For a lot of investors, this is a little confusing: most of us presume that our financial advisors are acting in our best interest! But the reality is that most investment professionals — the brokers at the big Wall Street firms, say — are normally only held to a “suitability” requirement. The recommendations they make, and the investments they sell, only need to be suitable to their clients, given the client’s situation and circumstances.

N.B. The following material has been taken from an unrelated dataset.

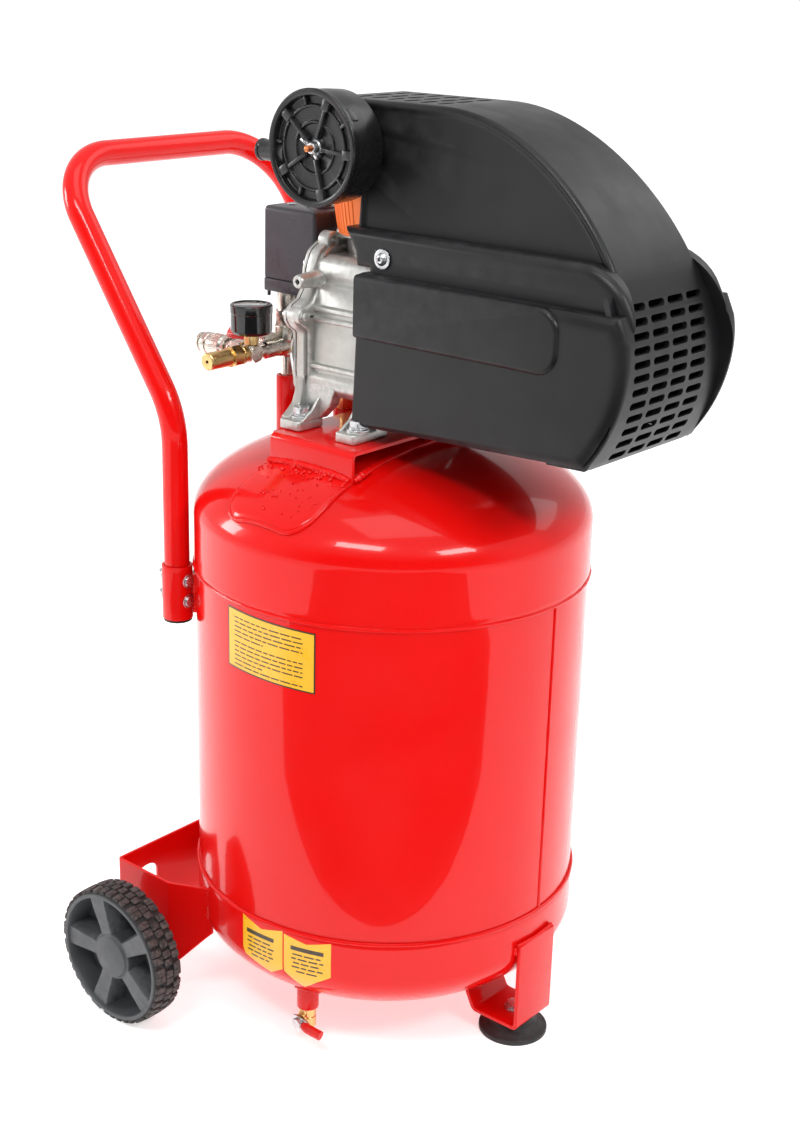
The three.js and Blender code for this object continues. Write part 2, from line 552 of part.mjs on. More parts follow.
// Side outline of the two wider steps below, which end in a rim proud of the grille.
function shroudStep(dx, low, backEdge, top) {
  const shape = new THREE.Shape();
  shape.moveTo(...backEdge[0]).lineTo(258 + dx, low).lineTo(266 + dx, 601);
  shape.bezierCurveTo(300 + dx, 640, 308 + dx, 700, 288 + dx, Math.min(top, 732));
  if (top > 740) shape.quadraticCurveTo(280 + dx, top - 10, 268 + dx, top);
  backEdge.slice(1).reverse().forEach(([x, z]) => shape.lineTo(x, z));
  return shape;
}

// The upper part leans in towards the top, so its flanks are cut to a taper.
function shroudUpper(shape, lowHalf, highHalf) {
  const slab = plate(shape, "xz", -lowHalf, lowHalf, 5);
  const flank = polygon([[-120, 740], [-lowHalf, 740], [-highHalf, 862], [-highHalf, 900], [-120, 900]]);
  const wedge = plate(flank, "yz", -90, 320);
  return cut(slab, wedge, wedge.mirror([0, 1, 0]));
}

function grilleSlots() {
  const slots = [];
  for (let row = 0; row < GRILLE.rows; row++) {
    for (let column = 0; column < GRILLE.columns; column++) {
      const y = (column - (GRILLE.columns - 1) / 2) * GRILLE.span;
      const z = GRILLE.top - row * GRILLE.pitch;
      slots.push(block(250, 310, y - GRILLE.slot / 2, y + GRILLE.slot / 2, z - GRILLE.height / 2,
        z + GRILLE.height / 2));
    }
  }
  return join(...slots);
}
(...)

But let’s say that a financial professional is considering two possible investments for the Rollover IRA account of his new client, Mr. Ecks: Investment A and Investment B. Both are “suitable” for Ecks, let’s assume, and at first glance the two are generally comparable. But let’s also assume that Investment A is ever so slightly less desirable for Ecks, all things considered … but Investment A would pay a 5% commission to the broker, and Investment B would pay nothing to the broker. An advisor who is held only to the suitability standard could choose either without hesitation; an advisor who is held to the fiduciary standard must pick Investment B, because (a) it’s marginally better for Mr. Ecks, and (b) because the choice avoids even the hint of a conflict of interest.
If the Fiduciary Rule comes into full force in April this year, anyone offering advice to Mr. Ecks about his Rollover IRA account would be held to the fiduciary standard, and would have to document that their recommendations do not violate their “client’s best interest” obligations. Naturally enough, there have been a lot of disagreements over the last few years about how much of an impact any such rule would have, especially once the “costs of compliance” are factored in to the calculations. And it’s not clear whether President Trump’s Executive Order can kill the Rule, or even do much to delay it: many experts anticipate that the Rule will continue to move toward full implementation despite Trump’s instructions.
Most companies involved in providing investment advice to clients have already spent significant time and money setting up systems to deal with the Rule, on the presumption that the Fiduciary Rule would be implemented sooner or later. Some firms have decided that all they need to do is amend their clients’ contracts, in order to make commission-based investment accounts comply with the letter of the Rule. Other firms have chosen to change their clients’ monthly statements, so that the fees being charged are more clearly documented. In the next few months, we think that a lot of investors will be asked to sign new contracts that help their advisors skirt the rules, and that a lot of others will find out that they’re paying far more in fees than their advisors had ever admitted.
These advisors, and the companies they work for, are trying hard to gut the Rule, so that they can go back to business as usual. But firms such as ours have made our fiduciary duty to all of our clients a cornerstone of our business all along. We’ve made this commitment in prominent parts of our website, and in our official disclosure documents:
We are fiduciary advisors and we accept all the duties that this implies. Associates of our firm have earned the Accredited Investment Fiduciary® (AIF®) designation, reflecting our commitment to fiduciary principles.
Our processes are designed to put the good of our clients first — and not just for their retirement accounts, but for all of their accounts, and in all the aspects of our relationship. We meet and exceed the requirements of the Fiduciary Rule, as a matter of course. It’s who we are, and how we work.
In its latest commentary on the new Rule, the Department of Labor recommends that every investor ask their advisors this key question: “Will you acknowledge in writing that you are a fiduciary when you make investment recommendations to me?” We already have.